The House of Lords has adopted an amendment to anti-terrorist legislation passed in 2000. The effect of the amendment: every part of Hezbollah without exception will be deemed a terrorist organization. This text will enter into force on 1 March 2019 at midnight.

Hezbollah is a Lebanese network that is resisting Israeli invasion. Previously it was armed by Syria but since 2005 it has been armed by Iran.

Today Hezbollah holds a third of the seats in the Lebanese Parliament and three ministers in Lebanese government. An Israeli campaign aims at assimilating Hezbollah to a terrorist organization by attributing to it various attacks in Lebanon (such as the assassination of the former Prime Minister Rafiq Hariri) as well as abroad: Ankara (1992) Buenos Aires (1992 and 1994), Istanbul (2011) and Bourgas (2012). Hezbollah categorically denies all responsibility for these attacks.

On the basis of the Israeli campaign, several countries, including the United States, consider the Hezbollah a terrorist organization. Cutting the pear in two, the European Union established a distinction between the armed and the civil branches of the movement. It classified the armed branch as a terrorist organization whereas it maintains relations with the civil branch. In its preparation to leave the EU, this move can be seen as the United Kingdom letting go of the EU’s hand and adopting the position of Washington.
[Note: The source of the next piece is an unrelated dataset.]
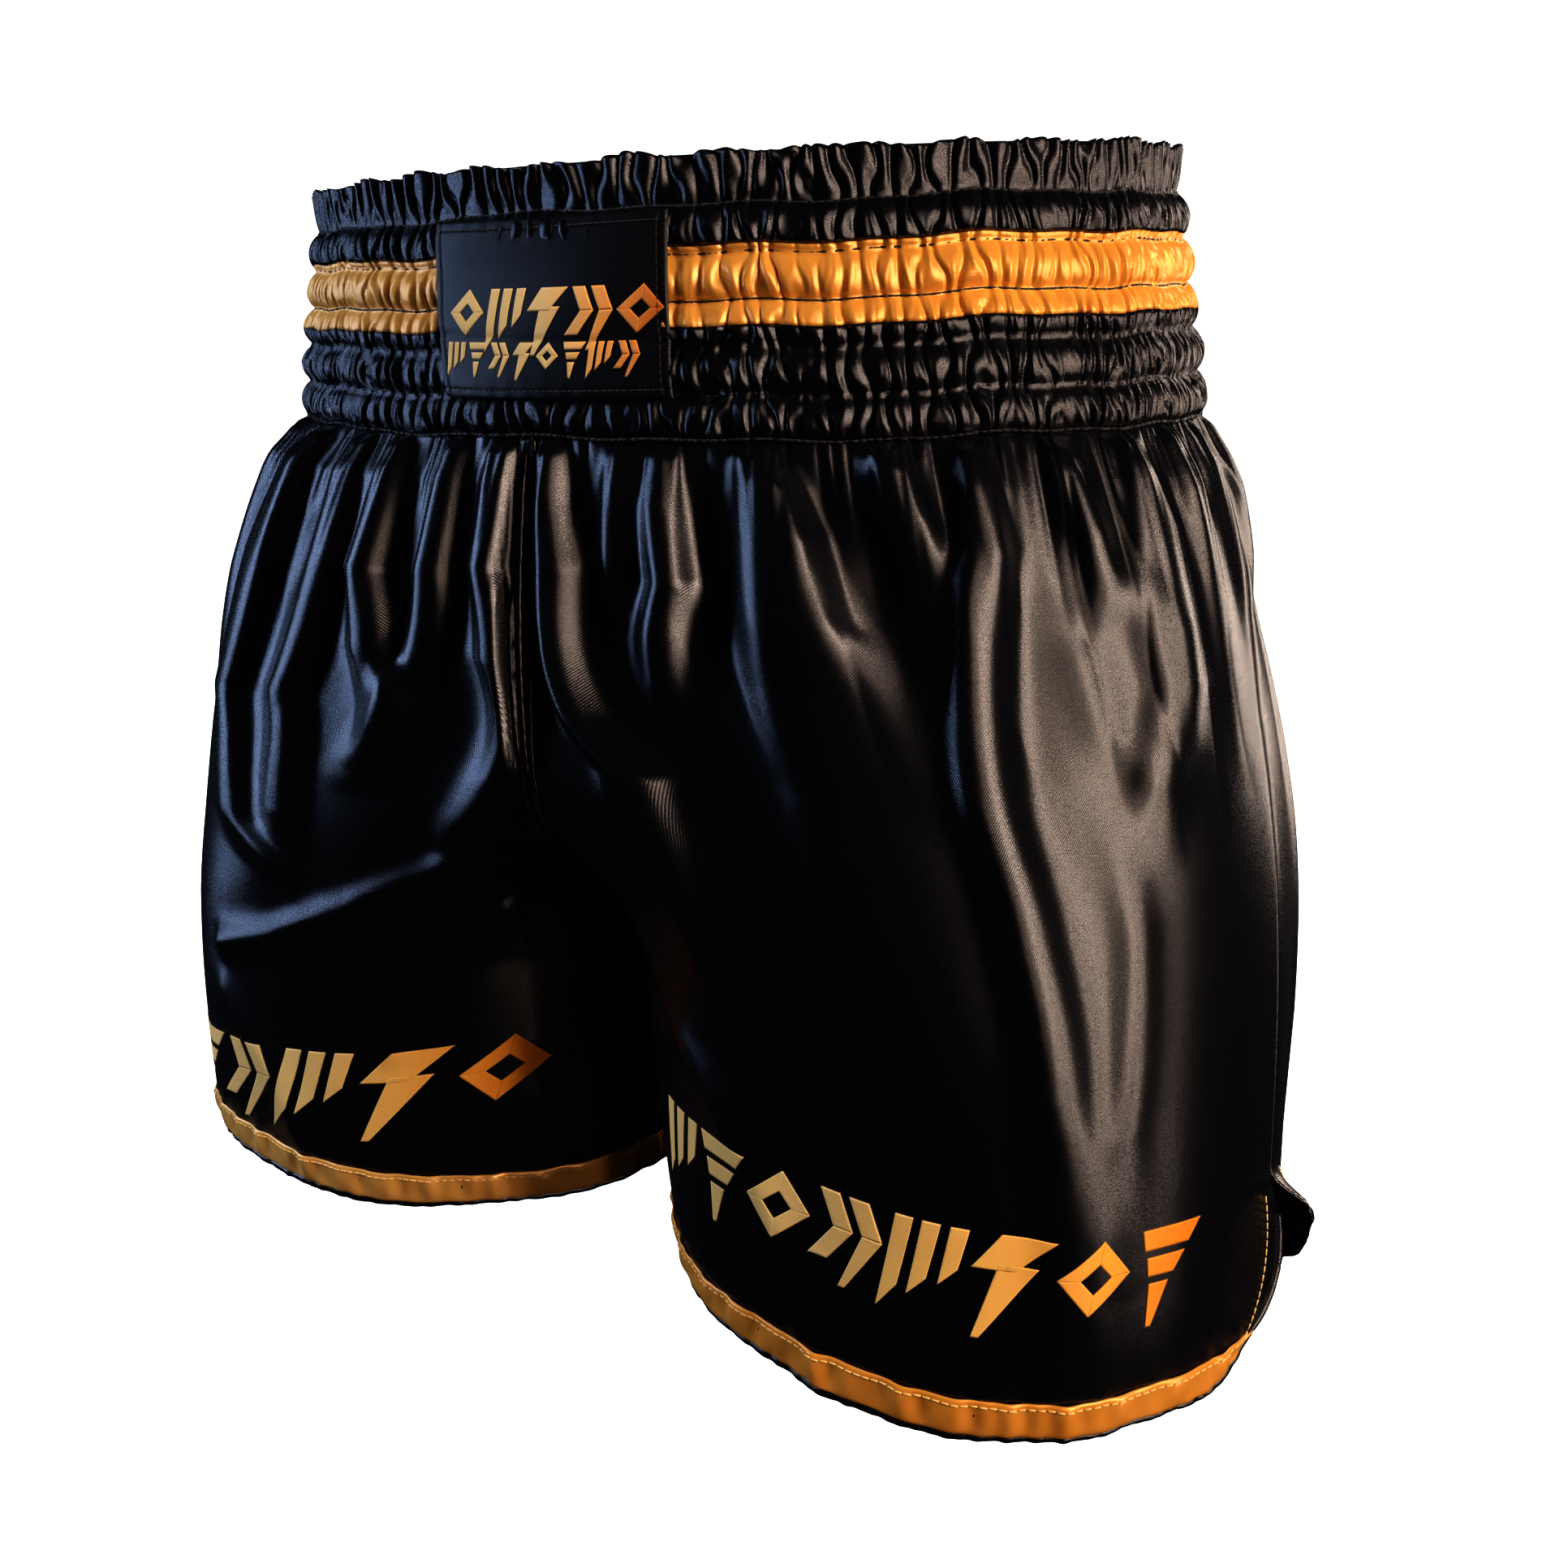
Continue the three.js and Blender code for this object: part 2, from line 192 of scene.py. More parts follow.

The motion of the House of Lords was drawn up by the new Home Secretary, the anti-Islam and pro-Israeli Sajid Javid (photo). His hope is to take control of the Conservative Party and to become Prime Minister.

Refusing to draw any conclusions from the fact that 70 MPs of Hezbollah have been democratically elected, the US ambassador to Beirut, Elizabeth Richard, denounced Hezbollah’s presence to the government two weeks ago. She was part of the US State Department’s opposition to Prime Minister, Saad Hariri.